In early July, the Ministry for the Prevention of Vice and Propagation of Virtue ordered hundreds of beauty parlors across Afghanistan to close within a month. It noted that the decision had stemmed from a decree issued by the reclusive Taliban supreme leader, Hibatullah Akhundzada.

In a subsequent video statement, a ministry spokesman defended the ban on beauty salons, saying they "implant hair and pluck eyebrows, which are against the Sharia (Islamic law)." Additionally, the Taliban said salons burden men with unnecessary and excessive costs during their wedding ceremonies when brides are taken to these facilities.

Afghan women stage a protest for their rights at a beauty salon in the Shahr-e-Naw area of Kabul on July 19, 2023.
Afghan women stage a protest for their rights at a beauty salon in the Shahr-e-Naw area of Kabul on July 19, 2023.

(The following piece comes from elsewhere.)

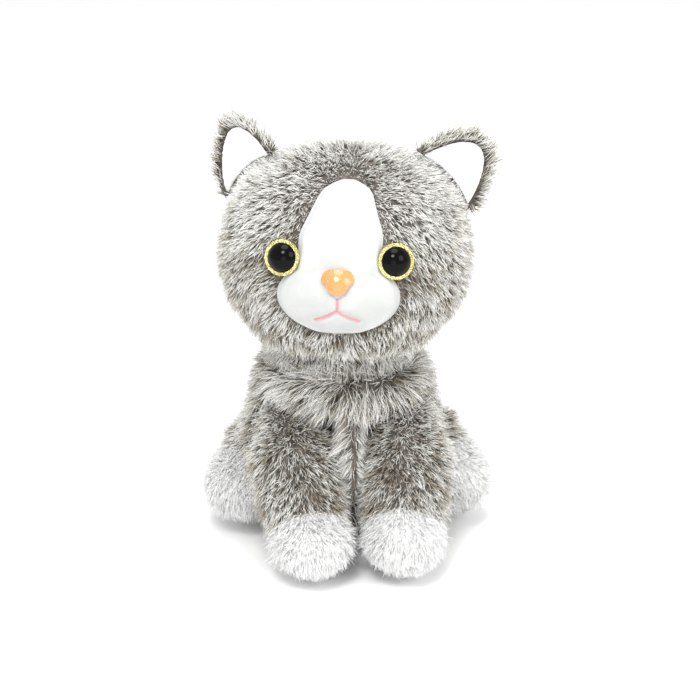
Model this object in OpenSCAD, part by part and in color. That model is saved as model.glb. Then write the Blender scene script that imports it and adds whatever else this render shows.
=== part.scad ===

Owners and workers have since staged several rallies in Kabul and elsewhere in the country, appealing to Akhundzada to reverse the decree to prevent thousands of women-led households from being impoverished. They deny salons engage in any un-Islamic practices, saying they strictly adhere to personal hygiene and cosmetic services.

The ban marks the latest in a series of sweeping restrictions imposed on Afghan women by the fundamentalist Taliban government, or the so-called Islamic Emirate, effectively blocking their access to public life and education.

Since seizing power in August 2021, the Taliban have indefinitely barred teenage girls from attending schools beyond the sixth grade and blocked female students from university classes. Women are not allowed to visit public parks, gyms, and bathhouses.

The restrictions have outraged the international community, with the United Nations and human rights groups denouncing the de facto Afghan administration as a "gender-apartheid regime" and accusing it of trying to squeeze women out of public life.

No country has recognized the Taliban government. The U.N. and the United States maintain that curbs on women's rights must be lifted before they consider granting legitimacy to the de facto Afghan authorities.

Taliban leaders justify the policies, maintaining they are aligned with Afghan culture and Sharia, claims scholars in other Islamic countries dispute and reject.